_Provided records_
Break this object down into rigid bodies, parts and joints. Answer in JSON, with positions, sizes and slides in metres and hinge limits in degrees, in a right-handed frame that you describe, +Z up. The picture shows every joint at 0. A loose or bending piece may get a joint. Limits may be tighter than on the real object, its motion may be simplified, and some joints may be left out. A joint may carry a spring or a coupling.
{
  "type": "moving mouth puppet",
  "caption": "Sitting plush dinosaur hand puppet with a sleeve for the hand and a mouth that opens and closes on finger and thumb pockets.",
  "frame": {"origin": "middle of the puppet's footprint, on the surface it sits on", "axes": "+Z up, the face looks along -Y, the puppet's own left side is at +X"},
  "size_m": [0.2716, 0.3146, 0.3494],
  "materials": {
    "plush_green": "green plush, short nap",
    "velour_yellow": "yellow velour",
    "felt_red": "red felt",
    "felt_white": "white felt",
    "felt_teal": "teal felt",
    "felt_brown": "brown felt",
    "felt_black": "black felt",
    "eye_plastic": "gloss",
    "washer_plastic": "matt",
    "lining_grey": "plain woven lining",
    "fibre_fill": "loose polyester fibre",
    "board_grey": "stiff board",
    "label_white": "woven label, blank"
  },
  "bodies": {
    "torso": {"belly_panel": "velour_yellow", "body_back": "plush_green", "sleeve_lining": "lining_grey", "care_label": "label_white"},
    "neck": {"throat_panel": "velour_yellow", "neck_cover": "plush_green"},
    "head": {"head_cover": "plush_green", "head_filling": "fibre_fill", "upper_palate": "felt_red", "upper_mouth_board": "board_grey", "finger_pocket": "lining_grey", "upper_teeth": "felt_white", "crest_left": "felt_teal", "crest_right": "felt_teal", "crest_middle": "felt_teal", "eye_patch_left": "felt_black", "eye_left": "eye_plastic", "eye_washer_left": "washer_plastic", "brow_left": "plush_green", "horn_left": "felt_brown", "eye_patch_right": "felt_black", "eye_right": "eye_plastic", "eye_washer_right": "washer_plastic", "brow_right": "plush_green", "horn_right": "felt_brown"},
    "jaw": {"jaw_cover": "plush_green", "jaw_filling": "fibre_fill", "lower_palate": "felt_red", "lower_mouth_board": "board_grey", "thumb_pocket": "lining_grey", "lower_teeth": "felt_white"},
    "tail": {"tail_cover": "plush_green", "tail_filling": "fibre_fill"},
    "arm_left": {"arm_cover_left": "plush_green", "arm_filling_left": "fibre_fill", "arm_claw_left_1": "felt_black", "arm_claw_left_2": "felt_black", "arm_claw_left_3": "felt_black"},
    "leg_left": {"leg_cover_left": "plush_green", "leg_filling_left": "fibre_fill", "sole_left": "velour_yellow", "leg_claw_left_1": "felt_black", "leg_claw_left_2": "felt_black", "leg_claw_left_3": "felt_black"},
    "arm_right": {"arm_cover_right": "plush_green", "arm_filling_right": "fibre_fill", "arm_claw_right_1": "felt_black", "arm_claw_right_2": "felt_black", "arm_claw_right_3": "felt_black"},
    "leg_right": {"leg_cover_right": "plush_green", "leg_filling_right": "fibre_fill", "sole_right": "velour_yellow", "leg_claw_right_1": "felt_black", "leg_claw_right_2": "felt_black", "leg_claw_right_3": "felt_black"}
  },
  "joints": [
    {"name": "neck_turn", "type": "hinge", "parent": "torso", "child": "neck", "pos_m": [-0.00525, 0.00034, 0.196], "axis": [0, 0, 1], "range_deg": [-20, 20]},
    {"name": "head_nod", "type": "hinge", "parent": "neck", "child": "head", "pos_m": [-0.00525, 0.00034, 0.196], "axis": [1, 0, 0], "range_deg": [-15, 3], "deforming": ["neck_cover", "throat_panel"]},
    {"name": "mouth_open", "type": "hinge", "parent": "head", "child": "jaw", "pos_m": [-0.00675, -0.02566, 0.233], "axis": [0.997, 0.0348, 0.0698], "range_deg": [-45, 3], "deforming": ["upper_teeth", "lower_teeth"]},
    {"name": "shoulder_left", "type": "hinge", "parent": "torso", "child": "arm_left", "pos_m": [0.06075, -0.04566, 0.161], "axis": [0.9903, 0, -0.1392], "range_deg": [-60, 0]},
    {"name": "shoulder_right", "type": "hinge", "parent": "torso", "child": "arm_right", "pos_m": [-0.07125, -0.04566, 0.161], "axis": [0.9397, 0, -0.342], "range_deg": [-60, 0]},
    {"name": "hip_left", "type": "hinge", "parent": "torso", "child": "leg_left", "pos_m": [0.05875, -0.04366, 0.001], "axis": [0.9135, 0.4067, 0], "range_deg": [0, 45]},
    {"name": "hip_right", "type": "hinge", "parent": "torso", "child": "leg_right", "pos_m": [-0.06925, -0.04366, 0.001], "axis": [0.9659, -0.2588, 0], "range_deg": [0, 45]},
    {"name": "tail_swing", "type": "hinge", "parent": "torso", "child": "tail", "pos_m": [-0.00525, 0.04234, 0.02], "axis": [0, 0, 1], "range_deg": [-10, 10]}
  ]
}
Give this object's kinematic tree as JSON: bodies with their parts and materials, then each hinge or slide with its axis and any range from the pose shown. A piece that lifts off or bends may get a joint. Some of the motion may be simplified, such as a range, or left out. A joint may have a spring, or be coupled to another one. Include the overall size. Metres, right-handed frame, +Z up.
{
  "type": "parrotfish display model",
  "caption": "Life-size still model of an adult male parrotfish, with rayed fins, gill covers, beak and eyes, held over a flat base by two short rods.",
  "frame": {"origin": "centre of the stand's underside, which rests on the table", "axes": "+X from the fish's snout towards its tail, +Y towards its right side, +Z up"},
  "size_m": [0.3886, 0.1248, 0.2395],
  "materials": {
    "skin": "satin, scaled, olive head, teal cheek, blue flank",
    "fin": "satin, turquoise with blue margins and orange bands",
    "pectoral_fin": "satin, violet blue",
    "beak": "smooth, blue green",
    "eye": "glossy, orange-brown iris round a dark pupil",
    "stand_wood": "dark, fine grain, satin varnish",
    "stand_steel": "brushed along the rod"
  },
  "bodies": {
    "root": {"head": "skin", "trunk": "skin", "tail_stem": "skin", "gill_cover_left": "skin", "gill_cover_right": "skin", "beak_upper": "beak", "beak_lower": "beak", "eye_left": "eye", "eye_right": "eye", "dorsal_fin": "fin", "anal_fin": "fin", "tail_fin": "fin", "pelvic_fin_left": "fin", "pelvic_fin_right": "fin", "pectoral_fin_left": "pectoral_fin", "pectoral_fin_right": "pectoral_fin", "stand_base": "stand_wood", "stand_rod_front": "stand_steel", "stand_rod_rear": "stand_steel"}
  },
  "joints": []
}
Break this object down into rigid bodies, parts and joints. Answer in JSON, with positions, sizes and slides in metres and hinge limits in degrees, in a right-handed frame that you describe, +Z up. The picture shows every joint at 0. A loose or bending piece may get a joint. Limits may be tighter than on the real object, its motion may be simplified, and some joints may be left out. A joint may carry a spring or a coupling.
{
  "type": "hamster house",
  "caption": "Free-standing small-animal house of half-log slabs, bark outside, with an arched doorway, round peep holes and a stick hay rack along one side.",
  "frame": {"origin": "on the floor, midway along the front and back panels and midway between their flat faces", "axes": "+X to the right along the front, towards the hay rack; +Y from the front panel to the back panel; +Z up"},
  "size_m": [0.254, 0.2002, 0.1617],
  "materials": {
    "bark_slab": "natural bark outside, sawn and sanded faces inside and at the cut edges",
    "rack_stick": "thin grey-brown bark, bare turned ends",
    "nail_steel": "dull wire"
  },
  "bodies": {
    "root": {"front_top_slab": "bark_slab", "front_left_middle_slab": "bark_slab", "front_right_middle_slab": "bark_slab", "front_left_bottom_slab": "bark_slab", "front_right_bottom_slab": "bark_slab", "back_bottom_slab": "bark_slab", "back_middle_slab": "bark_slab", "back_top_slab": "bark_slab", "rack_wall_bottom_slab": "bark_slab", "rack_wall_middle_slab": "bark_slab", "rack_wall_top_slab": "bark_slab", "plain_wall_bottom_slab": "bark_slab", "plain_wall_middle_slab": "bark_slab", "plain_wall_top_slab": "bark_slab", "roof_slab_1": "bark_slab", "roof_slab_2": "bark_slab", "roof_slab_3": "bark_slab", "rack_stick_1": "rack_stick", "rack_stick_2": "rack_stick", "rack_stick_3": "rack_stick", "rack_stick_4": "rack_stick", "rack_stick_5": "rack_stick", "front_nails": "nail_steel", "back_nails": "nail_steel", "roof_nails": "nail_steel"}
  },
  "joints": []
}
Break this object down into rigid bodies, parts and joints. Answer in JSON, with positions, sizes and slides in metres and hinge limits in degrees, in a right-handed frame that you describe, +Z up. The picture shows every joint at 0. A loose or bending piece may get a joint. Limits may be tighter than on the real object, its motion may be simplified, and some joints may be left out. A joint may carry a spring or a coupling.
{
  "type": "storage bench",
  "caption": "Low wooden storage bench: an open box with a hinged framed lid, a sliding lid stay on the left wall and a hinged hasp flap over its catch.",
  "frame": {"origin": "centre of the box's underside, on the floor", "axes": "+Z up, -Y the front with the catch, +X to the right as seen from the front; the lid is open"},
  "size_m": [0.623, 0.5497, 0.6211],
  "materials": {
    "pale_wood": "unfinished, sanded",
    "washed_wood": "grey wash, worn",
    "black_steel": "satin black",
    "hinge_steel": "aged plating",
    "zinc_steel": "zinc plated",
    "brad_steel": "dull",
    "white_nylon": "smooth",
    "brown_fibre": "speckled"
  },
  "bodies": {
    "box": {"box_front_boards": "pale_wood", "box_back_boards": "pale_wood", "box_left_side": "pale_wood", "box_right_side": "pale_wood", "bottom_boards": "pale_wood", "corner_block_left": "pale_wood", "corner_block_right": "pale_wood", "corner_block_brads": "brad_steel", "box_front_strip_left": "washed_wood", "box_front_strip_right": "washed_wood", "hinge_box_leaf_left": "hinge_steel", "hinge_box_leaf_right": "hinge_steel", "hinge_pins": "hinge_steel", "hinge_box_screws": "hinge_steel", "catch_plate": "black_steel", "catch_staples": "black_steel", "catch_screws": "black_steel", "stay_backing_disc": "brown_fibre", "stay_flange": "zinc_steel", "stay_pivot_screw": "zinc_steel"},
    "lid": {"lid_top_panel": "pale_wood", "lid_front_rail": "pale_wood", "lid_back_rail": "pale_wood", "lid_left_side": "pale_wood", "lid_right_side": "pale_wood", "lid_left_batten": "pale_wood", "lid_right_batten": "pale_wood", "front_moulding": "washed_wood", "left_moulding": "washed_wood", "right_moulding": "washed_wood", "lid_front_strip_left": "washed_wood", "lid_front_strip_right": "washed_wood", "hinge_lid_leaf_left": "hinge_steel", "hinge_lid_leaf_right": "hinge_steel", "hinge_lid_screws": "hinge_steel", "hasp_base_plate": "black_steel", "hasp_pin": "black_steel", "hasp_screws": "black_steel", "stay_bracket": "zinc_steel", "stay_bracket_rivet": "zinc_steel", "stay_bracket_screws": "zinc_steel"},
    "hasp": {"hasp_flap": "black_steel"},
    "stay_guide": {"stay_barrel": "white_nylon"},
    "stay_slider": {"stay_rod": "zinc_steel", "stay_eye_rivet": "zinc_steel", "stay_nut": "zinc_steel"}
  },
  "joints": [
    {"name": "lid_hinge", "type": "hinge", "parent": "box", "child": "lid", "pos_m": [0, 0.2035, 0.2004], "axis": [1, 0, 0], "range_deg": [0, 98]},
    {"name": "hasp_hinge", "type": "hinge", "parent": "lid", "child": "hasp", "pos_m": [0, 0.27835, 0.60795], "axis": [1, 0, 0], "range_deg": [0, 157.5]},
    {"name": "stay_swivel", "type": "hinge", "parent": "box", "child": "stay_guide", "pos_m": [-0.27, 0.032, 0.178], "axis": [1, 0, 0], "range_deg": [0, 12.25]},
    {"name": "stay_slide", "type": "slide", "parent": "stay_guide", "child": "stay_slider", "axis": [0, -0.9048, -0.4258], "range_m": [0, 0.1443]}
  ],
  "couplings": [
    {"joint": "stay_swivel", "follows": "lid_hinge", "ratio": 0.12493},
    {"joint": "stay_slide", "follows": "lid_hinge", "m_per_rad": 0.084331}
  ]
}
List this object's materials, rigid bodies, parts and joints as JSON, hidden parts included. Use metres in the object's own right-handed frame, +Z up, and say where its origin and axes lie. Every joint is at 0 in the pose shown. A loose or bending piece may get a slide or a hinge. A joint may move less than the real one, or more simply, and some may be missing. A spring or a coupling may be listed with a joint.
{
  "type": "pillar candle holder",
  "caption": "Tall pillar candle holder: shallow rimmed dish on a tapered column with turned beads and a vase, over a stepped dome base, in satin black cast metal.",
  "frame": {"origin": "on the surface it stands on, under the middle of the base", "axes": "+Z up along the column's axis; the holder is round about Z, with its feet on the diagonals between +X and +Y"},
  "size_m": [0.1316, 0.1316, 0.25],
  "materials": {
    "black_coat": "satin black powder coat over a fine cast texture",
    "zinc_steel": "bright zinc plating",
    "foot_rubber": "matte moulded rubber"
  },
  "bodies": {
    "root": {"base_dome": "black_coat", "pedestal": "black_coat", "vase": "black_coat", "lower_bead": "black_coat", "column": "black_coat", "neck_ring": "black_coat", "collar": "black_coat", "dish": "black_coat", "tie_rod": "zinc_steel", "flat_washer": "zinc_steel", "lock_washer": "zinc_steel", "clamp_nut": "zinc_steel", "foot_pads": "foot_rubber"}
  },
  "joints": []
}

_Short problem_
Return each line with "shown".

_Answer to this problem_
Give this object's kinematic tree as JSON: bodies with their parts and materials, then each hinge or slide with its axis and any range from the pose shown. A piece that lifts off or bends may get a joint. Some of the motion may be simplified, such as a range, or left out. A joint may have a spring, or be coupled to another one. Include the overall size. Metres, right-handed frame, +Z up.
List this object's materials, rigid bodies, parts and joints as JSON, hidden parts included. Use metres in the object's own right-handed frame, +Z up, and say where its origin and axes lie. Every joint is at 0 in the pose shown. A loose or bending piece may get a slide or a hinge. A joint may move less than the real one, or more simply, and some may be missing. A spring or a coupling may be listed with a joint.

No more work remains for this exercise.